[Problem] Every entry here needs to be repeated exactly.

---- Supplied material

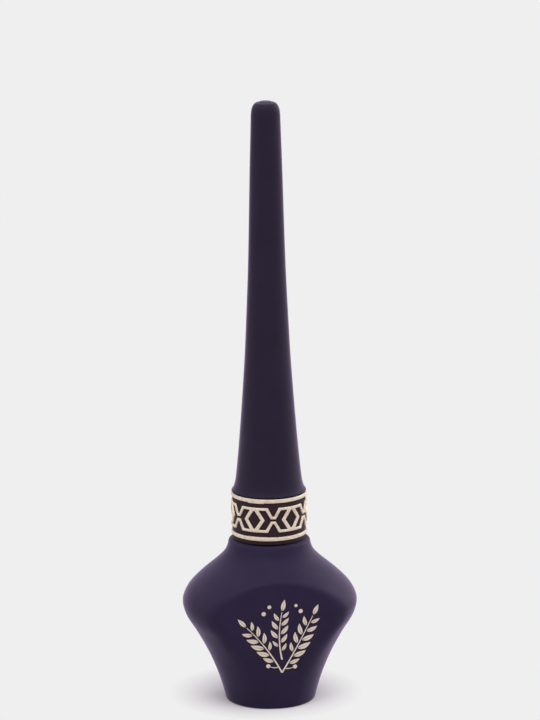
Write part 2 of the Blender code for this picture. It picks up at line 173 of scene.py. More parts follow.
class SurfaceBoard(NodeBoard):
    """The board of a new material, with a Principled shader and short ways to paint with it."""

    def __init__(self, name: str) -> None:
        """Start the material with its shader and output.

        Args:
            name: The material's name.
        """
        self.material = bpy.data.materials.new(name)
        super().__init__(self.material)
        self.surface = self.add("ShaderNodeOutputMaterial").inputs["Surface"]
        self.shader = self.add("ShaderNodeBsdfPrincipled")
        self.link(self.shader.outputs["BSDF"], self.surface)
        self.place = self.add("ShaderNodeTexCoord").outputs["Object"]

    def noise(self, size: float, detail: float, stretch: Place | None = None) -> Socket:
        """Noise on object coordinates.

        Args:
            size: The grain's size in metres.
            detail: Octaves of finer grain.
            stretch: Scale of each axis, where the grain is drawn out.

        Returns:
            The noise's value, about 0 to 1.
        """
        source = self.place
        if stretch is not None:
            mapping = self.add("ShaderNodeMapping")
            mapping.inputs["Scale"].default_value = stretch
            self.link(source, mapping.inputs["Vector"])
            source = mapping.outputs["Vector"]
        grain = self.add("ShaderNodeTexNoise")
        grain.inputs["Scale"].default_value = 1.0 / size
        grain.inputs["Detail"].default_value = detail
        self.link(source, grain.inputs["Vector"])
        return grain.outputs["Fac"]

    def spread(self, value: Socket, low: float = 0.0, high: float = 1.0,
               start: float = 0.35, end: float = 0.65) -> Socket:
        """Map a value's useful part onto a range.

        Args:
            value: The socket to map.
            low: The result at start and below.
            high: The result at end and above.
            start: The value that gives low.
            end: The value that gives high.

        Returns:
            The mapped value.
        """
        mapped = self.add("ShaderNodeMapRange")
        for name, number in (("From Min", start), ("From Max", end), ("To Min", low), ("To Max", high)):
            mapped.inputs[name].default_value = number
        self.link(value, mapped.inputs["Value"])
        return mapped.outputs["Result"]

    def blend_colours(self, share: Socket, first: Colour, second: Colour) -> None:
        """Give the shader a base colour that goes from one colour to another.

        Args:
            share: 0 for the first colour, 1 for the second.
            first: The first colour.
            second: The second colour.
        """
        mix = self.add("ShaderNodeMix", data_type="RGBA")
        mix.inputs["A"].default_value = (*first, 1.0)
        mix.inputs["B"].default_value = (*second, 1.0)
        self.link(share, mix.inputs["Factor"])
        self.link(mix.outputs["Result"], self.shader.inputs["Base Color"])

    def vary_roughness(self, value: Socket, between: Range) -> None:
        """Give the shader a roughness that rises from one number to another with a value."""
        self.link(self.spread(value, *between), self.shader.inputs["Roughness"])

    def bump(self, height: Socket, depth: float, strength: float) -> None:
        """Raise the surface with a height, on top of any bump that is there already.

        Args:
            height: The height, 0 to 1.
            depth: The height in metres of a value of 1.
            strength: How much of the bump shows.
        """
        node = self.add("ShaderNodeBump")
        node.inputs["Strength"].default_value = strength
        node.inputs["Distance"].default_value = depth
        self.link(height, node.inputs["Height"])
        below = self.shader.inputs["Normal"]
        if below.is_linked:
            self.link(below.links[0].from_socket, node.inputs["Normal"])
        self.link(node.outputs["Normal"], below)

    def set(self, **values: object) -> None:
        """Set constant values on the shader's own sockets, with spaces for underscores."""
        for name, value in values.items():
            self.shader.inputs[name.replace("_", " ")].default_value = value


@dataclass(frozen=True)
class Finish:
    """The look of one kind of surface."""

    def material(self, name: str) -> Material:
        """Make a material with this look.

        Args:
            name: The material's name.

        Returns:
            The new material.
        """
        board = SurfaceBoard(name)
        self.paint(board)
        return board.material

    def paint(self, board: SurfaceBoard) -> None:
        """Give a shader its colours, roughness and relief. Each kind of finish does it in its own way."""
        raise NotImplementedError


@dataclass(frozen=True)
class SoftTouchFinish(Finish):
    """Matt soft-touch lacquer: a deep colour, fine orange peel and a pale bloom at grazing angles."""

    colour: Colour = (0.0230, 0.0156, 0.0428)
    bloom_colour: Colour = (0.0256, 0.0173, 0.0474)
    roughness: Range = (0.52, 0.58)
    specular: float = 0.085
    sheen: float = 0.60
    sheen_roughness: float = 0.30
    sheen_tint: Colour = (0.82, 0.60, 1.0)
    cloud_size: float = 6.0 * MM
    haze_size: float = 2.0 * MM
    grain_size: float = 0.12 * MM
    grain_depth: float = 0.004 * MM
    peel_size: float = 1.44 * MM
    peel_depth: float = 0.012 * MM

    def paint(self, board: SurfaceBoard) -> None:
        """Paint faint clouds of bloom and a sheen, over fine grain and orange peel.

        Args:
            board: The new material's board.
        """
        clouds = board.noise(self.cloud_size, detail=3.0)
        board.blend_colours(board.spread(clouds), self.colour, self.bloom_colour)
        board.vary_roughness(board.noise(self.haze_size, detail=2.0), self.roughness)
        board.set(Sheen_Weight=self.sheen, Sheen_Roughness=self.sheen_roughness,
                  Sheen_Tint=(*self.sheen_tint, 1.0), Specular_IOR_Level=self.specular)
        board.bump(board.noise(self.grain_size, detail=2.0), self.grain_depth, strength=0.35)
        board.bump(board.noise(self.peel_size, detail=1.0), self.peel_depth, strength=0.15)


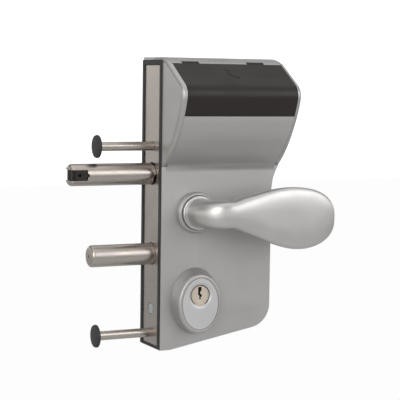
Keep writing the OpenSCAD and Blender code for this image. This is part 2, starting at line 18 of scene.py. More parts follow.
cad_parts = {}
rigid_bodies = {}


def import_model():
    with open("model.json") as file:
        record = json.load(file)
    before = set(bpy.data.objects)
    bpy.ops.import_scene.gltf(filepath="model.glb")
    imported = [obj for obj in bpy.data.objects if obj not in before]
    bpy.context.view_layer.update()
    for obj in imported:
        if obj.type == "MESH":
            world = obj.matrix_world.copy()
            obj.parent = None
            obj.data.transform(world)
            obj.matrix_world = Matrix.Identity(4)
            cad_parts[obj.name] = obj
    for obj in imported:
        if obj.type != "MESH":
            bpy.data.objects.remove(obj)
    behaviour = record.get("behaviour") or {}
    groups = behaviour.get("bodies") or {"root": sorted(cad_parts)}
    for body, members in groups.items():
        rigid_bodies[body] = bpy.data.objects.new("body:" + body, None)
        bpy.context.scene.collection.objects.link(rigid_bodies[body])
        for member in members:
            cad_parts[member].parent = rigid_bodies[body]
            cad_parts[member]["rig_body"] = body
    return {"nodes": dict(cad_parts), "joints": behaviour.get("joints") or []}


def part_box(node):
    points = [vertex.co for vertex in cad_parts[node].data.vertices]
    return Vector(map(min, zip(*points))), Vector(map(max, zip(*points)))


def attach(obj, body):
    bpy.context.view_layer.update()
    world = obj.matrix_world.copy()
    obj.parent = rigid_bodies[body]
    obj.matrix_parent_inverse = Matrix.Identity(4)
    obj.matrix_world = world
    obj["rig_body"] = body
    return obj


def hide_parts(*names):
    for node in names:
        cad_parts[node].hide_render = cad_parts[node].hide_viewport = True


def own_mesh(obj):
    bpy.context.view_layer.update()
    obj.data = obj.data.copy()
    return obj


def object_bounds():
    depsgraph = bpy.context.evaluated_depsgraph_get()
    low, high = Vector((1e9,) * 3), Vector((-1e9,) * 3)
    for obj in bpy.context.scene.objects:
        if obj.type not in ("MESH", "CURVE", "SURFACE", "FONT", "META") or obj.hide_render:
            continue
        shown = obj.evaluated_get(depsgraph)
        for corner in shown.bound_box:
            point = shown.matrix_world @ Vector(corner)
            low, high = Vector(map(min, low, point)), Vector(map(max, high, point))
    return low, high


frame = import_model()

--------

[Exercise result]
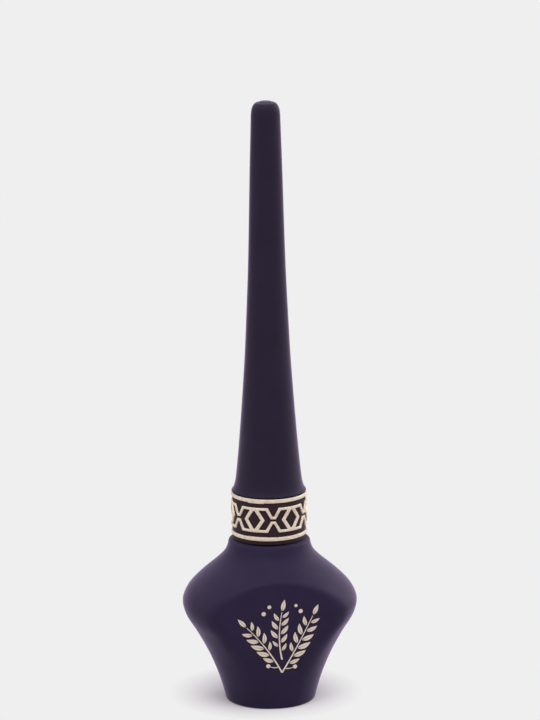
Write part 2 of the Blender code for this picture. It picks up at line 173 of scene.py. More parts follow.
class SurfaceBoard(NodeBoard):
    """The board of a new material, with a Principled shader and short ways to paint with it."""

    def __init__(self, name: str) -> None:
        """Start the material with its shader and output.

        Args:
            name: The material's name.
        """
        self.material = bpy.data.materials.new(name)
        super().__init__(self.material)
        self.surface = self.add("ShaderNodeOutputMaterial").inputs["Surface"]
        self.shader = self.add("ShaderNodeBsdfPrincipled")
        self.link(self.shader.outputs["BSDF"], self.surface)
        self.place = self.add("ShaderNodeTexCoord").outputs["Object"]

    def noise(self, size: float, detail: float, stretch: Place | None = None) -> Socket:
        """Noise on object coordinates.

        Args:
            size: The grain's size in metres.
            detail: Octaves of finer grain.
            stretch: Scale of each axis, where the grain is drawn out.

        Returns:
            The noise's value, about 0 to 1.
        """
        source = self.place
        if stretch is not None:
            mapping = self.add("ShaderNodeMapping")
            mapping.inputs["Scale"].default_value = stretch
            self.link(source, mapping.inputs["Vector"])
            source = mapping.outputs["Vector"]
        grain = self.add("ShaderNodeTexNoise")
        grain.inputs["Scale"].default_value = 1.0 / size
        grain.inputs["Detail"].default_value = detail
        self.link(source, grain.inputs["Vector"])
        return grain.outputs["Fac"]

    def spread(self, value: Socket, low: float = 0.0, high: float = 1.0,
               start: float = 0.35, end: float = 0.65) -> Socket:
        """Map a value's useful part onto a range.

        Args:
            value: The socket to map.
            low: The result at start and below.
            high: The result at end and above.
            start: The value that gives low.
            end: The value that gives high.

        Returns:
            The mapped value.
        """
        mapped = self.add("ShaderNodeMapRange")
        for name, number in (("From Min", start), ("From Max", end), ("To Min", low), ("To Max", high)):
            mapped.inputs[name].default_value = number
        self.link(value, mapped.inputs["Value"])
        return mapped.outputs["Result"]

    def blend_colours(self, share: Socket, first: Colour, second: Colour) -> None:
        """Give the shader a base colour that goes from one colour to another.

        Args:
            share: 0 for the first colour, 1 for the second.
            first: The first colour.
            second: The second colour.
        """
        mix = self.add("ShaderNodeMix", data_type="RGBA")
        mix.inputs["A"].default_value = (*first, 1.0)
        mix.inputs["B"].default_value = (*second, 1.0)
        self.link(share, mix.inputs["Factor"])
        self.link(mix.outputs["Result"], self.shader.inputs["Base Color"])

    def vary_roughness(self, value: Socket, between: Range) -> None:
        """Give the shader a roughness that rises from one number to another with a value."""
        self.link(self.spread(value, *between), self.shader.inputs["Roughness"])

    def bump(self, height: Socket, depth: float, strength: float) -> None:
        """Raise the surface with a height, on top of any bump that is there already.

        Args:
            height: The height, 0 to 1.
            depth: The height in metres of a value of 1.
            strength: How much of the bump shows.
        """
        node = self.add("ShaderNodeBump")
        node.inputs["Strength"].default_value = strength
        node.inputs["Distance"].default_value = depth
        self.link(height, node.inputs["Height"])
        below = self.shader.inputs["Normal"]
        if below.is_linked:
            self.link(below.links[0].from_socket, node.inputs["Normal"])
        self.link(node.outputs["Normal"], below)

    def set(self, **values: object) -> None:
        """Set constant values on the shader's own sockets, with spaces for underscores."""
        for name, value in values.items():
            self.shader.inputs[name.replace("_", " ")].default_value = value


@dataclass(frozen=True)
class Finish:
    """The look of one kind of surface."""

    def material(self, name: str) -> Material:
        """Make a material with this look.

        Args:
            name: The material's name.

        Returns:
            The new material.
        """
        board = SurfaceBoard(name)
        self.paint(board)
        return board.material

    def paint(self, board: SurfaceBoard) -> None:
        """Give a shader its colours, roughness and relief. Each kind of finish does it in its own way."""
        raise NotImplementedError


@dataclass(frozen=True)
class SoftTouchFinish(Finish):
    """Matt soft-touch lacquer: a deep colour, fine orange peel and a pale bloom at grazing angles."""

    colour: Colour = (0.0230, 0.0156, 0.0428)
    bloom_colour: Colour = (0.0256, 0.0173, 0.0474)
    roughness: Range = (0.52, 0.58)
    specular: float = 0.085
    sheen: float = 0.60
    sheen_roughness: float = 0.30
    sheen_tint: Colour = (0.82, 0.60, 1.0)
    cloud_size: float = 6.0 * MM
    haze_size: float = 2.0 * MM
    grain_size: float = 0.12 * MM
    grain_depth: float = 0.004 * MM
    peel_size: float = 1.44 * MM
    peel_depth: float = 0.012 * MM

    def paint(self, board: SurfaceBoard) -> None:
        """Paint faint clouds of bloom and a sheen, over fine grain and orange peel.

        Args:
            board: The new material's board.
        """
        clouds = board.noise(self.cloud_size, detail=3.0)
        board.blend_colours(board.spread(clouds), self.colour, self.bloom_colour)
        board.vary_roughness(board.noise(self.haze_size, detail=2.0), self.roughness)
        board.set(Sheen_Weight=self.sheen, Sheen_Roughness=self.sheen_roughness,
                  Sheen_Tint=(*self.sheen_tint, 1.0), Specular_IOR_Level=self.specular)
        board.bump(board.noise(self.grain_size, detail=2.0), self.grain_depth, strength=0.35)
        board.bump(board.noise(self.peel_size, detail=1.0), self.peel_depth, strength=0.15)


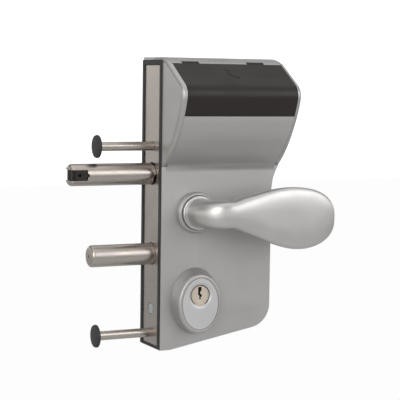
Keep writing the OpenSCAD and Blender code for this image. This is part 2, starting at line 18 of scene.py. More parts follow.
cad_parts = {}
rigid_bodies = {}


def import_model():
    with open("model.json") as file:
        record = json.load(file)
    before = set(bpy.data.objects)
    bpy.ops.import_scene.gltf(filepath="model.glb")
    imported = [obj for obj in bpy.data.objects if obj not in before]
    bpy.context.view_layer.update()
    for obj in imported:
        if obj.type == "MESH":
            world = obj.matrix_world.copy()
            obj.parent = None
            obj.data.transform(world)
            obj.matrix_world = Matrix.Identity(4)
            cad_parts[obj.name] = obj
    for obj in imported:
        if obj.type != "MESH":
            bpy.data.objects.remove(obj)
    behaviour = record.get("behaviour") or {}
    groups = behaviour.get("bodies") or {"root": sorted(cad_parts)}
    for body, members in groups.items():
        rigid_bodies[body] = bpy.data.objects.new("body:" + body, None)
        bpy.context.scene.collection.objects.link(rigid_bodies[body])
        for member in members:
            cad_parts[member].parent = rigid_bodies[body]
            cad_parts[member]["rig_body"] = body
    return {"nodes": dict(cad_parts), "joints": behaviour.get("joints") or []}


def part_box(node):
    points = [vertex.co for vertex in cad_parts[node].data.vertices]
    return Vector(map(min, zip(*points))), Vector(map(max, zip(*points)))


def attach(obj, body):
    bpy.context.view_layer.update()
    world = obj.matrix_world.copy()
    obj.parent = rigid_bodies[body]
    obj.matrix_parent_inverse = Matrix.Identity(4)
    obj.matrix_world = world
    obj["rig_body"] = body
    return obj


def hide_parts(*names):
    for node in names:
        cad_parts[node].hide_render = cad_parts[node].hide_viewport = True


def own_mesh(obj):
    bpy.context.view_layer.update()
    obj.data = obj.data.copy()
    return obj


def object_bounds():
    depsgraph = bpy.context.evaluated_depsgraph_get()
    low, high = Vector((1e9,) * 3), Vector((-1e9,) * 3)
    for obj in bpy.context.scene.objects:
        if obj.type not in ("MESH", "CURVE", "SURFACE", "FONT", "META") or obj.hide_render:
            continue
        shown = obj.evaluated_get(depsgraph)
        for corner in shown.bound_box:
            point = shown.matrix_world @ Vector(corner)
            low, high = Vector(map(min, low, point)), Vector(map(max, high, point))
    return low, high


frame = import_model()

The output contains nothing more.